How much hotter will an object get if I paint it black?

Question

I have read these threads

If black is the best absorber and radiator, why does it get hot?

Black and white matters. But why and how?

If a black body is a perfect absorber, why does it emit anything?

Why is black the best emitter?

Some respondents referred to the Stefan-Boltzmann Law and indeed were kind enough to do the calculation. This post

Emissivity and Final Temperature of a Black and White object

indicates that the emissivity constant should be different for white objects than for black objects. Wikipedia shows for example

https://en.wikipedia.org/wiki/Emissivity

states that 'white paint absorbs very little visible light. However, at an infrared wavelength of 10x10−6 metres, paint absorbs light very well, and has a high emissivity. '

I am still at a loss though as to how to apply the Stefan-Boltzmann equation to calculate the equilibrium temperature of two identical objects (for example a piece of paper) in the identical sunlight(light intensity of 1000 W/m2 (typical for cloudless sunny day)) that differ only in color.

Answer 1

When the objects are exposed to sunlight, they are heated by radiation, and cooled mainly by convection: $\frac{q}{A} = h(T_{obj} - T_{air})$, where $h$ is the convective coefficient.

In order to estimate the transfer of heat by radiation to an object on earth by the sunlight, we can imagine a cone with apex in the center of the Sun. The energy from the surface of that cone at the surface of the Sun is transferred to a given area of the object. On the other hand the object radiates according to its temperature and emissivity. Using the law of Stefan-Boltzmann, the net influx is: $\frac{q}{A} = \sigma(fT_s^4 - \epsilon T_{obj}^4)$, where $f$ is the ratio between the area at the surface of the Sun to the corresponding area of the object, and $\epsilon$ is the emissivity of the object. Using the known values for the radius of the Sun and the distance Earth-Sun, $f = 2,15*10^{-5}$. Testing this model to calculate only the solar input: $\frac{q}{A} = \sigma fT_s^4 = 5,67*10^{-8}*2,15*10^{-5}*5273^4 = 942\, Wm^{-2}$, that is close to the OP figure.
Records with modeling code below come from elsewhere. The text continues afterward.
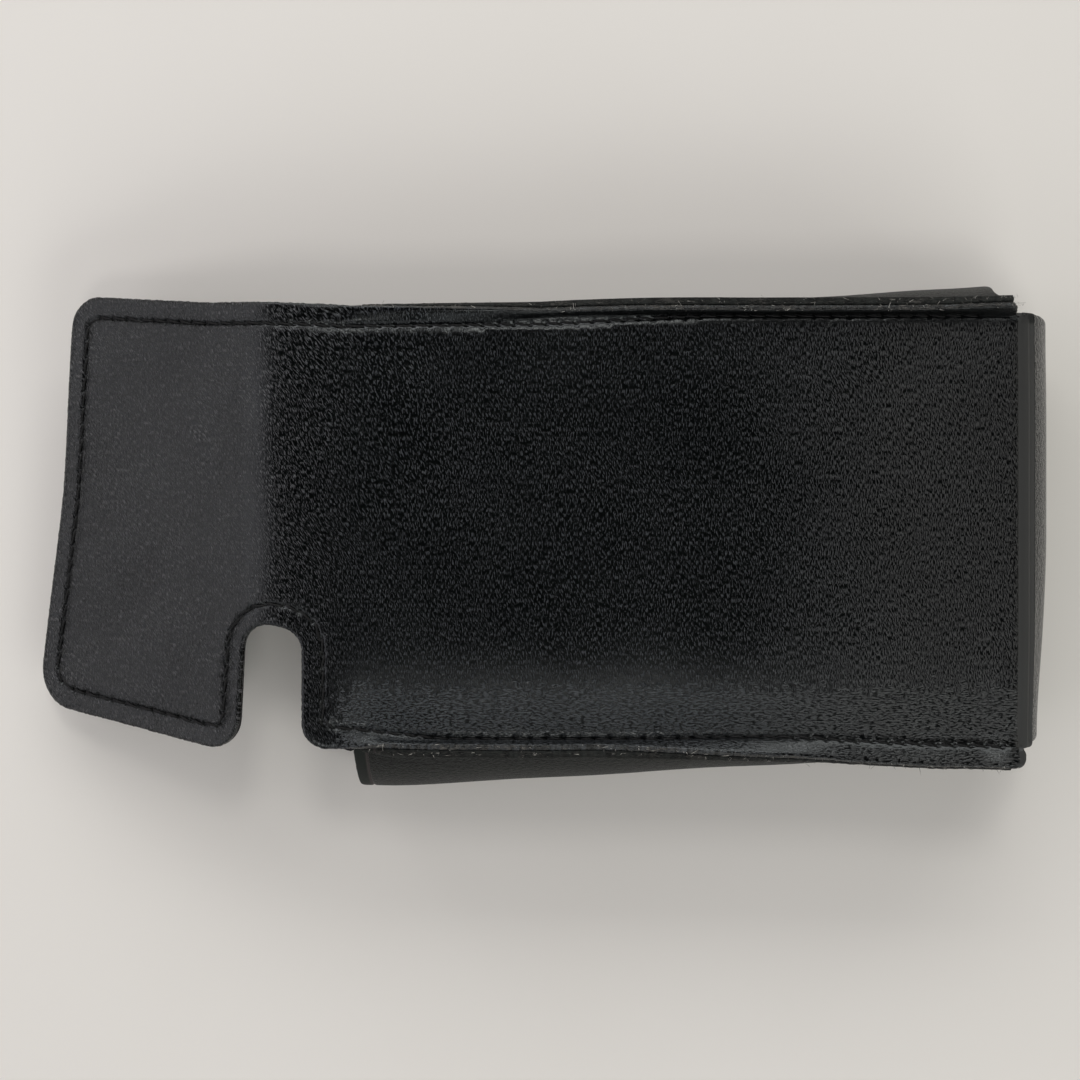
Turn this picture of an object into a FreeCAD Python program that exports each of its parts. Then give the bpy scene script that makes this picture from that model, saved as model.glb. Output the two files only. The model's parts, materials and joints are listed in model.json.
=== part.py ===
import FreeCAD, Part
import math
import os

# Soft leather ever-ready case for a slim compact camera, lying on its front with the flap open.
# +X runs from the mouth to the closed end, +Z out of the back panel, and the origin is the middle
# of the front panel's underside. All sizes are in millimetres.

# Leather, lining and seams
leather_t = 1.2                  # outer leather
lining_t = 0.6                   # bonded suede-cloth lining
lining_margin = 0.8              # back lining stops this far inside the long seams
flange_width = 3.0               # leather left outside a pinched seam
thread_width = 0.6               # waxed thread, pressed flat
thread_depth = 0.3               # how deep the thread lies in its groove
thread_inset = 3.5               # from a raw edge to the stitch line
seam_thread_inset = 1.0          # from the seam valley to the stitch line on the back panel
valley_share = 0.7               # a standing flange's root, as a share of the leather
end_thread_share = 0.7           # end seam's stitch line, as a share of its flange
thread_end_margin = 2.0          # a seam's stitches stop this far from its ends

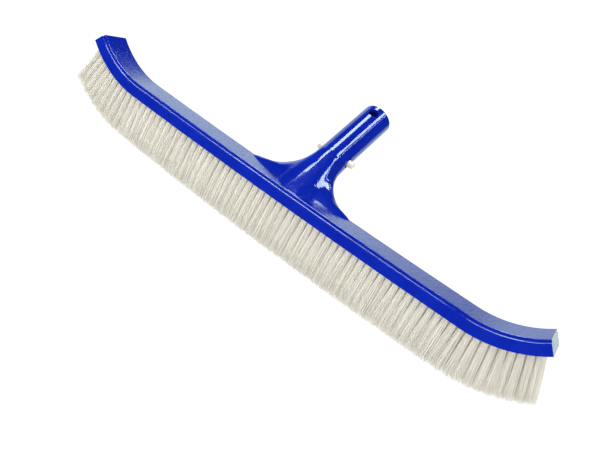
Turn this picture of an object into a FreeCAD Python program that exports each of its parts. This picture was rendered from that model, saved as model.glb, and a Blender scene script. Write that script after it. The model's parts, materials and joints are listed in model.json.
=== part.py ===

The thermal equilibrium is reached when: $h(T_{obj} - T_{air}) = \sigma(fT_s^4 - \epsilon T_{obj}^4)$

Putting some numbers:
for $h = 10Wm^{-2}K^{-1}$, $T_{air} = 298 K$, $\epsilon = 1$ $\implies T_{obj} = 327 K$

for $h = 10Wm^{-2}K^{-1}$, $T_{air} = 298 K$, $\epsilon = 0,5$ $\implies T_{obj} = 350 K$

Of course, the magnitude of the difference is bigger for lower convective loss (smaller $h$).

Answer 2

In this link, a comparison is made between colors of cars, before reaching thermodynamic equillibrium.

Thermodynamic equilibrium is an axiomatic concept of thermodynamics. It is an internal state of a single thermodynamic system, or a relation between several thermodynamic systems connected by more or less permeable or impermeable walls. In thermodynamic equilibrium there are no net macroscopic flows of matter or of energy, either within a system or between systems.

If your two objects stay in the sunlight long enough to reach thermodynamic equillibrium, the zeroth law should say that their final temperatures are same:

The zeroth law of thermodynamics states that if two thermodynamic systems are each in thermal equilibrium with a third one, then they are in thermal equilibrium with each other.

See the explanation of thermal equilibrium here.

Figure 1.2.1: If thermometer A is in thermal equilibrium with object B, and B is in thermal equilibrium with C, then A is in thermal equilibrium with C. Therefore, the reading on A stays the same when A is moved over to make contact with C.

Emissivity and absorptivity would play a role to how long it would take for the two different colored objects to reach thermodynamic equilibrium with the air surrounding them at the same input radiation.

The tests with cars show that the time is important in showing the differences in the color of the car, and the particular case has to be taken into account. I would think that the two pieces of different color paper ( no wind) should reach equilibrium in the noon sun fairly soon, and thus the same temperature. In general one should use the emissivity and absroptivity to solve a specific case, but it is not simple calculations.